High-Throughput Screening for Band gap Engineering by Sublattice Mixing of Cs$_2$AgBiCl$_6$ from First-Principles

Abstract: The lead-free double perovskite material (viz. Cs$_2$AgBiCl$_6$) has emerged as an efficient and environmentally friendly alternative to lead halide perovskites. To make Cs$_2$AgBiCl$_6$ optically active in the visible region of solar spectrum, band gap engineering approach has been undertaken. Using Cs$_2$AgBiCl$_6$ as a host, band gap and optical properties of Cs$_2$AgBiCl$_6$ have been modulated by alloying with M(I), M(II), and M(III) cations at Ag-/Bi-sites.

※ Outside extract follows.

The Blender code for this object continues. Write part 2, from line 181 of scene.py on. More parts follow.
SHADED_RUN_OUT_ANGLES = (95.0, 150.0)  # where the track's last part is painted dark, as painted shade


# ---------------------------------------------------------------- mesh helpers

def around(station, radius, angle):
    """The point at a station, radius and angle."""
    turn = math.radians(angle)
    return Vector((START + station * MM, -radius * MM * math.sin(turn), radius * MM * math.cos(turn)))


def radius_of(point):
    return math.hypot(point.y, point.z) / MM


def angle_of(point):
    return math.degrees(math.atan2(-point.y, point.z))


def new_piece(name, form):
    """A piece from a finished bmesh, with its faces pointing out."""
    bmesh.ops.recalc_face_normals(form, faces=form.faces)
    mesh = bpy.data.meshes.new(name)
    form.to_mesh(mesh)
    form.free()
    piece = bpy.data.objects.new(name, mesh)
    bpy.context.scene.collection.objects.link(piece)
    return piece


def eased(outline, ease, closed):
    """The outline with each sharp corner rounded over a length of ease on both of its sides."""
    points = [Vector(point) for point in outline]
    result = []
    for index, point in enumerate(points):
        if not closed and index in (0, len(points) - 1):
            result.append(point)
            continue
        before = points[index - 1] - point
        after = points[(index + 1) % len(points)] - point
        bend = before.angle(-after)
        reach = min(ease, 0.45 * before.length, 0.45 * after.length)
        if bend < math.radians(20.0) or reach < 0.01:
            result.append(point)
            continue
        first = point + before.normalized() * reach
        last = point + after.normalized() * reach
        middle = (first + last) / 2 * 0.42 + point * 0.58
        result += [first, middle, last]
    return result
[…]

Here, we have employed density functional theory (DFT) with suitable exchange-correlation functionals in light of spin-orbit coupling (SOC) to determine the stability, band gap and optical properties of different compositions, that are obtained on Ag-Cl and Bi-Cl sublattices mixing. On analyzing the 64 combinations within Cs$_2$AgBiCl$_6$, we have identified 19 promising configurations having band gap sensitive to solar cell applications. The most suitable configurations with Ge(II) and Sn(II) substitutions have spectroscopic limited maximum efficiency (SLME) of 32.08% and 30.91%, respectively, which are apt for solar cell absorber.